This article by Tony A. Rose first appeared in the Fall 2014 issue of Business World magazine, a publication by Russell Bedford International.
We all have elephants – problems, needs or truths that we ignore even though we must face up to them. Often our elephants may be of a professional nature. We may also have personal elephants. In Say Hello to the Elephants I offer a way to confront issues, along with tools to address problems, achieve clarity, and make decisions. I call this Quadrant Thinking. In this, the second of four articles, I present an overview of Quadrant Two: Solutions.
In Quadrant One we looked at reaching clarity and how that makes everyday problems manageable. Having achieved clarity and defined your goals you know where you want to go. In Quadrant Two we will look at how you get there: your solutions.
Above all, your solutions must be SMART:
Obstacles are stepping stones that narrow the solution
When people talk about goals they cannot achieve, they usually name a list of obstacles.
By changing your perspective you will begin to see that most obstacles are milestones that represent achievement. If you plan to eliminate obstacles you move one step closer to your goal. In this context, obstacles are not barriers but welcome milestones.
Sausage is subjective
You cannot make a blanket statement such as, ‘I love sausage’. Sausages come in all flavours; depending on individual taste nobody can unequivocally love sausage. This is also true of solutions. Your solutions must suit your tastes. What tastes good to another may not taste good to you.
When you consider solutions to complicated problems with your advisers, be sure to question the solutions and ensure they are the right fit for you. If you understand a solution you will be able to answer these questions:
• What is it?
• How is it applicable?
• Why does it work?
• What can go wrong?
• Who must be involved?
• How much does it cost to implement?
• How much does it cost to sustain?
• What must be done to sustain it?
And make sure your advisers offer multiple solutions because sausage is subjective.
The artichoke theory
When you work towards achieving a certain goal, remember to keep it simple. You should always break the steps down into small, achievable milestones.
The smaller the steps the simpler things get, and the more likely you are to achieve a favourable outcome. I call this the Artichoke Theory. In other words, you should eat an elephant the same way you eat an artichoke: one leaf at a time.
Stop and ask yourself Is what I am doing right now directly related to reaching my main goal? The answer will always be yes if you keep things simple. If the answer is no, you are making things difficult for yourself.

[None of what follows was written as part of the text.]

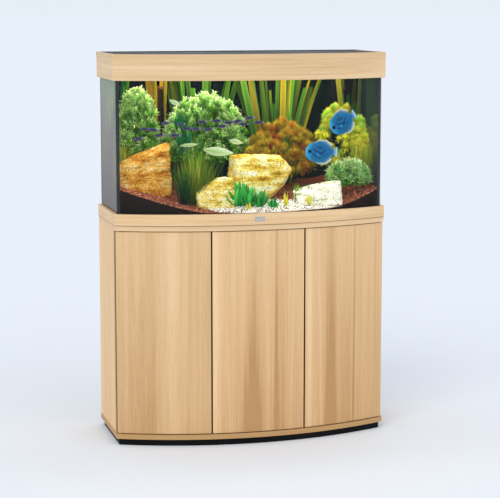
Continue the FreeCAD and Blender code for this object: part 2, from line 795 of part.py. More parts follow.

Slow down. You are in a hurry
Once you achieve clarity you will feel a surge of energy to accomplish your goals. But when something is important, you must slow down, focus on the solutions, or risk making rash decisions. Take a deep breath and stay calm. Only then will you have the wherewithal to address obstacles, make rational decisions, and move your plans forward.
The law of unintended consequences
All conduct has unintended consequences. The unintended consequences of negative behaviour are inevitably negative but positive behaviour brings positive unintended consequences.
With clarity, your unintended consequences become strategic by-products of your planned conduct. Strategic by-products are always positive because your planning, the purposefulness of your goals, and the alignment of your goals with your values all create a solid base to which positive things can attach.
Choosing the right trusted advisory team
Regardless of your skills, one thing is certain: you are too close to your own situation to evaluate objectively your whole picture. Finding the right team of advisers will help you define your clarity and solutions.
The ideal adviser is trustworthy, competent, reliable, and team-oriented but these commodities are rare in the real world.
Trust comes in many forms. Fortunately, David Maister, Charles Green, and Robert Galford – authors of The Trusted Adviser – designed a formula to help evaluate and rate a trusted adviser.
Based on a one-to-ten scale, a trusted adviser’s rating is the sum of competence + reliability + intimacy divided by self-orientation. The higher the number the more intensely you will trust your adviser.
Being in control of the process
If you give someone else control they will take control. Although you might rely on various advisers you must sit at the head of the table and raise your hand when you disagree or do not understand.
It is your story, your family, your business, and your goals. When you are clear about where you are going, no-one else can conduct your affairs better than you. No adviser can take that power unless you surrender it. You may not be an expert in your advisers’ areas but you are the expert in the most important area: you.
Managing by gut
Many successful businesses not only employ a team of consultants to help them find the right solutions, they also use specific tools. One such tool is the Kolbe A Index.
Kathy Kolbe developed the Kolbe Wisdom in the 1980s. She understood that many instruments measured intellect (IQ) and the affective mind (personality) but could not find one that measured how people behave when free to be themselves (conative mind).
Most tools try to define what people are not good at and encourage them to do better. Kolbe tells people to concentrate on what they are good at and leverage those strengths.